I love it. I'd call it my new child, but I wouldn't know whether to name it Madison or Conor, which is the law now.

September 02, 2004

In Colorado

I'm now in Evergreen, at my folks' place. The Pang compound is now wireless from top to bottom, so it's like computing heaven. Unfortunately, my dad's idea of a laptop is a ThinkPad that weighs about as much as my son. Still, it was better than bringing my own out.

The trip out was perfectly fine. The kids are excellent travelers, and except for a small episode where the younger one was kicking the seat in front of him, thus ruining the life of the misanthropic harridan in front of us and threatening to cause a rift in the space-time continuum, went off without a hitch.

Travel with kids is interesting: it's much less like travel when you're single, and more like an extended effort at creating a mobile version of the little bubble that your kids live in, and which keeps them predictable and reasonably happy. We travel 1200 miles, are in one of the most beautiful spots on Earth, and in the car, the kids are in their regular car seats, drinking apple juice and listening to the same Disney Princess CD that they always do when we drive.

Though the one thing different is that it's a nicer car, as Elizabeth pointed out.
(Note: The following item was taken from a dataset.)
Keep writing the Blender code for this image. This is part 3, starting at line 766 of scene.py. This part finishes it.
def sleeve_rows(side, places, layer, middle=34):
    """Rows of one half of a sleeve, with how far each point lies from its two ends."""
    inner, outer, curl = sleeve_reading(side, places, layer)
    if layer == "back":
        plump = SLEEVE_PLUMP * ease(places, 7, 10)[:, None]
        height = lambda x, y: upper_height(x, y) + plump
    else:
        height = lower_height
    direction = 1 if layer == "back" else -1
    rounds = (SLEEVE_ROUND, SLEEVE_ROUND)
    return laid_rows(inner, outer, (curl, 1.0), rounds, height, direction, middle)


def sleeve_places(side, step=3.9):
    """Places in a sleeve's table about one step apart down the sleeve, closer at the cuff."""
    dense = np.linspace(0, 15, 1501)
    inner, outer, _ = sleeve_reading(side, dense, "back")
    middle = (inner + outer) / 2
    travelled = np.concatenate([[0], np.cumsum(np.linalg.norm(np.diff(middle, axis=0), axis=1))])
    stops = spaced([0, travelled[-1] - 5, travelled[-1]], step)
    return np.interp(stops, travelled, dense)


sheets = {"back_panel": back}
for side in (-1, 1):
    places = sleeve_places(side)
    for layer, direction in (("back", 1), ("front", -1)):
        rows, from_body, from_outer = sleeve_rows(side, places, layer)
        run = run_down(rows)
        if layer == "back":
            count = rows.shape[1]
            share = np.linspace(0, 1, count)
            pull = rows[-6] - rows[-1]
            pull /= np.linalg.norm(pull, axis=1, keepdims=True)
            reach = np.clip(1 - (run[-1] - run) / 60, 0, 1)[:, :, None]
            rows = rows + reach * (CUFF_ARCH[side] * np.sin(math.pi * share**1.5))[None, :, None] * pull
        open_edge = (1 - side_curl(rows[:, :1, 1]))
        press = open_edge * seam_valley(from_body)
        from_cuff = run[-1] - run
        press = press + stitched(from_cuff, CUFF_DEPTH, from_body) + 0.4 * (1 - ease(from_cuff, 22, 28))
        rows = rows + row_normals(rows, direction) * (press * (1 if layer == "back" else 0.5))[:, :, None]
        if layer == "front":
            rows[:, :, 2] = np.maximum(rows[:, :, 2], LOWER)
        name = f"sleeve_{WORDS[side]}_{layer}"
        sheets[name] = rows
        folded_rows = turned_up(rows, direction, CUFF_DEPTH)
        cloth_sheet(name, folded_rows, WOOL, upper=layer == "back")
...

After driving it around for a while, she asked me, "Daddy, why can't we keep this car?" She does know her own mind.

I'm now watching a slightly absurd Jean Reno movie called Wasabi, which I'd never heard of before tonight, but was on the shelf. It's a French film that takes place in Tokyo; it's an interesting view into Japanese pop culture, with the obligatory Yakuza vs. Tough Foreign Cop story line. Not bad for decompressing after a day on the road.

September 01, 2004

C. Wright Mills on blogging

Well, not quite. But Alex Halavais sees a great apologia for academic blogging in C. Wright Mills' argument for why sociologists must keep journals.

Then Alex had to go off and break Wikipedia like that.

Going to Colorado

I'm off to Colorado tomorrow, for a long weekend. For reasons that now completely escape me, I'm also taking my two children with me, and my wife is following on Friday. This means I get to navigate airport security, SFO, DIA, getting the rental car, and then getting up to the mountains, with a five year-old and a two year-old, on my own.
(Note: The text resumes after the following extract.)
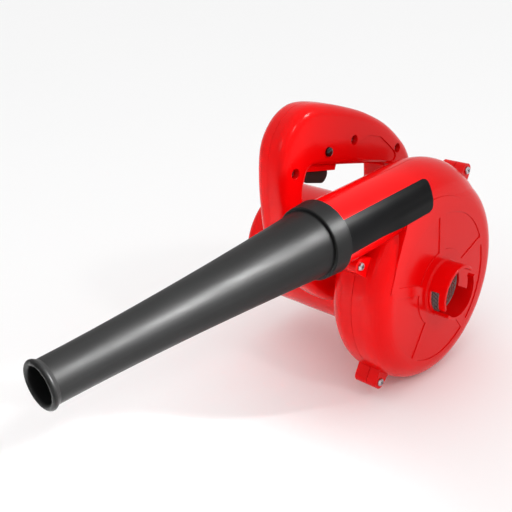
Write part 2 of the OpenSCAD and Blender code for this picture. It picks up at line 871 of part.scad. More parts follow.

I guess at some level I wanted to feel like I earned this little vacation.

I may or may not be online between tomorrow and my return on Monday.
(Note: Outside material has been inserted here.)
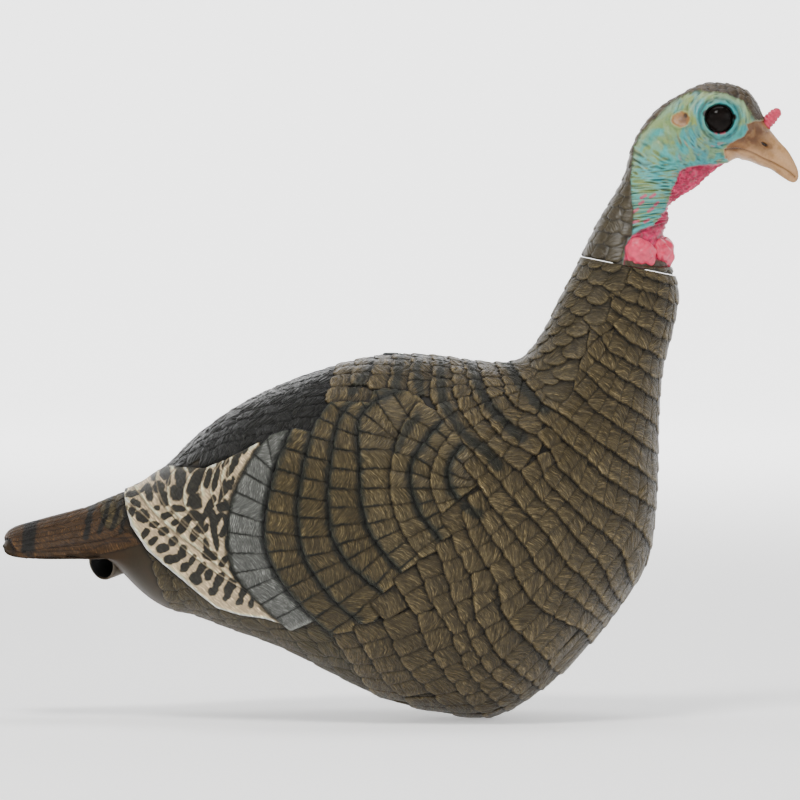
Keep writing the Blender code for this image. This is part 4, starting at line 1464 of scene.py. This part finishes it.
# Throat skin: a thin pink web under the jaw, running down to the lobes.
pink, pink_d = soft(PINK, 1.0, 0.6, 8, 3.0)
# Painted shadow line just outside the pink skin's edge.
T.C *= (1 - 0.32 * np.where(pink_d < 0, np.exp(pink_d / 0.9), 0))[..., None]
mix(ROSE_DEEP, pink)
mix(ROSE, pink * smooth(fractal(T.P, 4.0, 81), 0.40, 0.62))
mix(srgb(150, 130, 128), 0.35 * pink * smooth(noise(T.P, 2.2, 82), 0.62, 0.8))
q = np.stack([(hx + 0.7 * hz) / 2.3, (hx - 0.7 * hz) / 7.0, T.y / 5.0], -1)
T.H += pink * (0.7 * (noise(q, 1.0, 83) - 0.5))
web = pink * smooth(hz, 352, 366)
T.H -= 1.5 * smooth(pink_d, -0.6, 1.2) * pink * smooth(hz, 345, 352) * 0.6
T.y[:] *= 1 - 0.42 * web * smooth(pink_d, -0.8, 3.0)
for u0, v0, du, dv in ((642, 197, 4.5, -2.6), (651, 196, 4.5, -3), (634, 211, 5, -3.5),
                       (649, 210, 4.5, -3.2), (634, 222, 6, -1.5), (645, 221, 4, -2.4),
                       (640, 203, 3.5, -2.2), (655, 204, 3, -3)):
    line = sq([(u0 - du / 2, v0 - dv / 2), (u0 + du / 2, v0 + dv / 2)])
    d, _, _ = nearest_on(line, hx, hz)
    mix(srgb(216, 92, 124), 0.8 * (1 - smooth(d, 0.6, 1.5)))

# Below the lobes the seam is feathered.
mix(srgb(70, 60, 44), pink * (1 - smooth(hz + 1.2 * (fractal(T.P, 3.0, 94) - 0.5), 325.6, 328.0)))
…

This is your brain on drugs

This headline pretty much sums it up:

Dennis Hastert on Dope: Two heartbeats from the presidency, an absolute nut job.

It almost makes you glad that Tom Delay is the real power in the House....

Replying in Gmail

There are a couple really interesting things about the design of Gmail. One of them is that you seen entire threads of e-mail correspondence on a single page, rather than (as with conventional e-mail programs) clicking through one message at a time.

At the bottom of the page, there's space to write a reply to the last message. This is one of those little design differences that-- for me, anyway-- has a substantial behavioral impact. I'm finding that I'm a lot more likely to immediately reply to a message that I get through Gmail than any other account, thanks to that little box.

Of course, hitting the "reply" button isn't a high barrier to replying; but the box at the bottom of the screen is just a little easier, in a way that makes a behavioral difference.